When the second true weather window of my trip opened, Josh and I were in position for Parrot Beak Peak. Back up on that wild face with two ropes and no jumars, our progress was smooth, and we knew where to go, until we didn’t. A few run-out face sections connected cracks and corners, and the final headwall plastered us into a left-facing corner running with snowmelt. Having freed everything up to there, we grappled with numb hands up the final four hundred feet of wet rock, trying to hang on for an all-free route. And we did, barely. By late afternoon we had made the top, navigating the bulbous snow features to find the true summit. We named the route “Pecking Order,” 2,800 feet, V+ 5.11R. Two ropes, two bolts, two friends, one day. The highlight of the route came unexpectedly as I rapped off the summit headwall. Touching down on a nice ledge 180 feet off the anchor, I felt a queer vibration. Lifting my feet to peer down the wall, I noticed the ledge was actually a forty-foot-tall pillar, barely seated on this overhanging face. A rush of excitement and terror ran through me as I began work on this trundle from God. The towering flake would have been a nightmare to rappel past, so I had to, really! The monolith creaked as I wedged my knee behind it, and human-sized shards dropped from behind its middle. I glanced up at Josh, who was staring down wide-eyed from the summit, and felt a hesitation—almost a feeling that gravity could implode or seismic chaos could result from such a feature falling through space. But I couldn’t stop now. When it finally gave, it fell like a man shot, headfirst until it was parallel with earth below. Then it released to drop into a deafening silence. It’s that silence that I remember most, before the cacophonous explosion. People at base camp thought it was thunder, though the skies were clear.

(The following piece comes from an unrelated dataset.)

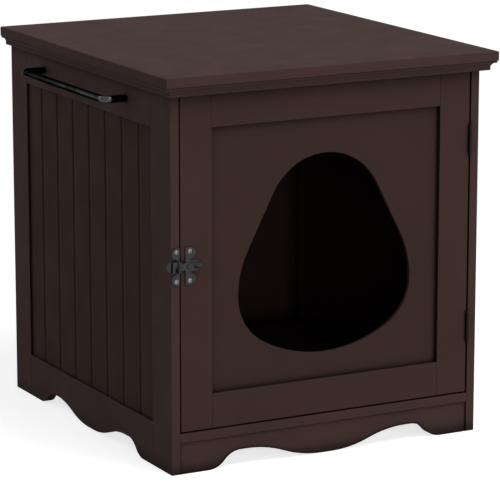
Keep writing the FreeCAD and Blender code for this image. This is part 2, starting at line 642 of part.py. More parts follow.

We were giggling, but that goal in the back of our minds (Proboscis) was still there, buzzing away like a pesky mosquito. As the weather window was holding, we would give it a go. After one day of rest, we woke early and climbed from Fairy Meadows up and over What Notch and into the Proboscis cirque. By nine a.m. we were starting the first pitch of the legendary 1963 route, first climbed by the all-star team of Layton Kor, Jim McCarthy, and Royal Robbins. After only a few wet sections, we were into the meat of the climbing (two ropes, one liter of water, and no jumars). A splitter finger and hand crack soared for pitches up a streaked face. We grabbed knobs and edges when the crack pinched down. The crux fell into Josh’s lead, and we both hung on for the onsight. Hats off to Josh, because it was spicy. After simul-climbing a long section and piecing together the final pitches, we stood on the catwalk summit at 5:30 in the afternoon. The Original Route—VI 5.12R. With sore fingertips and clear heads, we savored the silence of the place and the silencing of that buzz in our minds. The Snickers weren’t bad either.

Summary of Statistics:

Area: Cirque of the Unclimbables, Logan Mountains, Northwest Territory, Canada

New Routes: Parrot Beak Peak: Pecking Order (2,800 feet, V+ 5.11), Jonathan Copp and Josh Wharton. First free route on the wall. One day. Bustle Tower: Don't Get Piggy variation to Club International (2,000 feet, V+ 5.12a), Brooke Andrews and Jonathan Copp.

First Free Ascents: Proboscis: Original Route (VI 5.12R, 8.5 hours), Jonathan Copp and Josh Wharton. Bustle Tower: Club International (2,000 feet, V+ 5.11, approx. 10 hours), Jonathan Copp and Tim O’Neill.

Speed Ascent: Lotus Flower Tower (2000+ feet, V 5.10), 4.5 hours. Jonathan Copp and Josh Wharton.

All routes climbed in late July and early August, 2001.